+++ Collected data +++
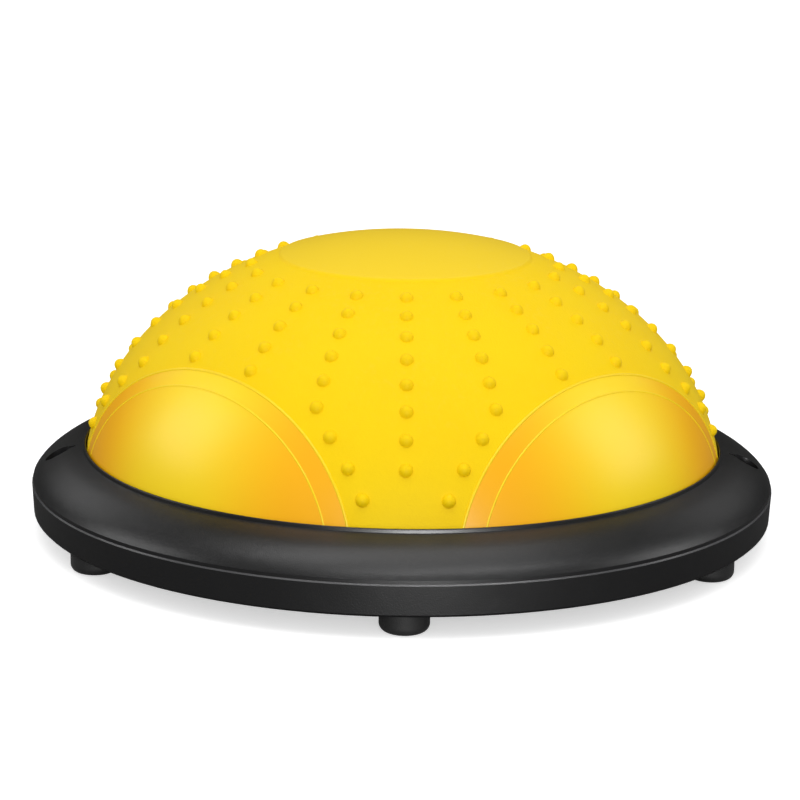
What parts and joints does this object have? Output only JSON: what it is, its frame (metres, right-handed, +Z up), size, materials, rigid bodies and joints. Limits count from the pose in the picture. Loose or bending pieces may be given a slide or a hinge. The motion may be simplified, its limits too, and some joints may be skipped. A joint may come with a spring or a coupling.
{
  "type": "balance dome trainer",
  "caption": "Air-filled yellow half-ball with massage nubs, clamped in a round black base on rubber feet, for balance exercise on either side.",
  "frame": {"origin": "on the floor under the dome's centre", "axes": "+Z up along the dome's axis, -Y to the front, where one foot stands, and +X to the right"},
  "size_m": [0.4599, 0.46, 0.1834],
  "materials": {
    "yellow_pvc": "soft moulded PVC, matte with satin pads",
    "black_shell": "fine-textured moulded plastic",
    "foot_rubber": "matte rubber",
    "valve_plastic": "smooth soft plastic",
    "zinc_steel": "zinc-plated"
  },
  "bodies": {
    "base": {"bladder_floor": "yellow_pvc", "top_ring": "black_shell", "base_tray": "black_shell", "valve_cup": "black_shell", "valve_body": "valve_plastic", "foot_1": "foot_rubber", "foot_2": "foot_rubber", "foot_3": "foot_rubber", "foot_4": "foot_rubber", "foot_5": "foot_rubber", "foot_6": "foot_rubber", "foot_washer_1": "zinc_steel", "foot_washer_2": "zinc_steel", "foot_washer_3": "zinc_steel", "foot_washer_4": "zinc_steel", "foot_washer_5": "zinc_steel", "foot_washer_6": "zinc_steel", "foot_screw_1": "zinc_steel", "foot_screw_2": "zinc_steel", "foot_screw_3": "zinc_steel", "foot_screw_4": "zinc_steel", "foot_screw_5": "zinc_steel", "foot_screw_6": "zinc_steel", "ring_screw_1": "zinc_steel", "ring_screw_2": "zinc_steel", "ring_screw_3": "zinc_steel", "ring_screw_4": "zinc_steel", "ring_screw_5": "zinc_steel", "ring_screw_6": "zinc_steel", "ring_screw_7": "zinc_steel", "ring_screw_8": "zinc_steel", "ring_screw_9": "zinc_steel", "ring_screw_10": "zinc_steel", "ring_screw_11": "zinc_steel", "ring_screw_12": "zinc_steel"},
    "dome": {"dome_shell": "yellow_pvc"},
    "plug": {"valve_plug": "valve_plastic"}
  },
  "joints": [
    {"name": "dome_give", "type": "slide", "parent": "base", "child": "dome", "axis": [0, 0, -1], "range_m": [0, 0.045], "stiffness_N_per_m": 12000, "deforming": ["dome_shell"]},
    {"name": "plug_pull", "type": "slide", "parent": "base", "child": "plug", "axis": [0, 0, -1], "range_m": [0, 0.015]}
  ]
}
+++
#### [Given task]
Restate the whole listing exactly.

#### [Exercise response]
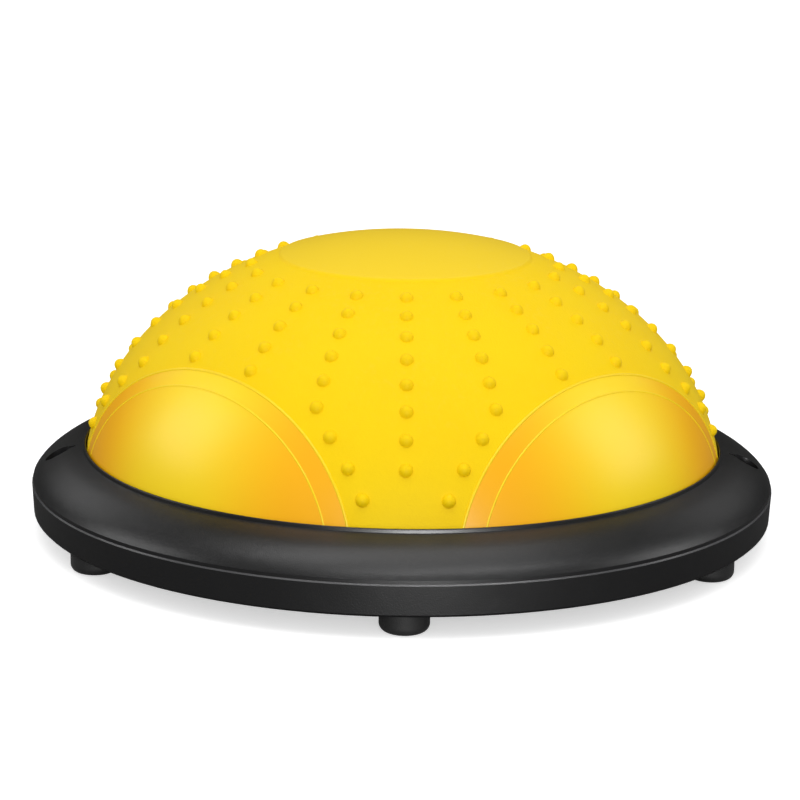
What parts and joints does this object have? Output only JSON: what it is, its frame (metres, right-handed, +Z up), size, materials, rigid bodies and joints. Limits count from the pose in the picture. Loose or bending pieces may be given a slide or a hinge. The motion may be simplified, its limits too, and some joints may be skipped. A joint may come with a spring or a coupling.
{
  "type": "balance dome trainer",
  "caption": "Air-filled yellow half-ball with massage nubs, clamped in a round black base on rubber feet, for balance exercise on either side.",
  "frame": {"origin": "on the floor under the dome's centre", "axes": "+Z up along the dome's axis, -Y to the front, where one foot stands, and +X to the right"},
  "size_m": [0.4599, 0.46, 0.1834],
  "materials": {
    "yellow_pvc": "soft moulded PVC, matte with satin pads",
    "black_shell": "fine-textured moulded plastic",
    "foot_rubber": "matte rubber",
    "valve_plastic": "smooth soft plastic",
    "zinc_steel": "zinc-plated"
  },
  "bodies": {
    "base": {"bladder_floor": "yellow_pvc", "top_ring": "black_shell", "base_tray": "black_shell", "valve_cup": "black_shell", "valve_body": "valve_plastic", "foot_1": "foot_rubber", "foot_2": "foot_rubber", "foot_3": "foot_rubber", "foot_4": "foot_rubber", "foot_5": "foot_rubber", "foot_6": "foot_rubber", "foot_washer_1": "zinc_steel", "foot_washer_2": "zinc_steel", "foot_washer_3": "zinc_steel", "foot_washer_4": "zinc_steel", "foot_washer_5": "zinc_steel", "foot_washer_6": "zinc_steel", "foot_screw_1": "zinc_steel", "foot_screw_2": "zinc_steel", "foot_screw_3": "zinc_steel", "foot_screw_4": "zinc_steel", "foot_screw_5": "zinc_steel", "foot_screw_6": "zinc_steel", "ring_screw_1": "zinc_steel", "ring_screw_2": "zinc_steel", "ring_screw_3": "zinc_steel", "ring_screw_4": "zinc_steel", "ring_screw_5": "zinc_steel", "ring_screw_6": "zinc_steel", "ring_screw_7": "zinc_steel", "ring_screw_8": "zinc_steel", "ring_screw_9": "zinc_steel", "ring_screw_10": "zinc_steel", "ring_screw_11": "zinc_steel", "ring_screw_12": "zinc_steel"},
    "dome": {"dome_shell": "yellow_pvc"},
    "plug": {"valve_plug": "valve_plastic"}
  },
  "joints": [
    {"name": "dome_give", "type": "slide", "parent": "base", "child": "dome", "axis": [0, 0, -1], "range_m": [0, 0.045], "stiffness_N_per_m": 12000, "deforming": ["dome_shell"]},
    {"name": "plug_pull", "type": "slide", "parent": "base", "child": "plug", "axis": [0, 0, -1], "range_m": [0, 0.015]}
  ]
}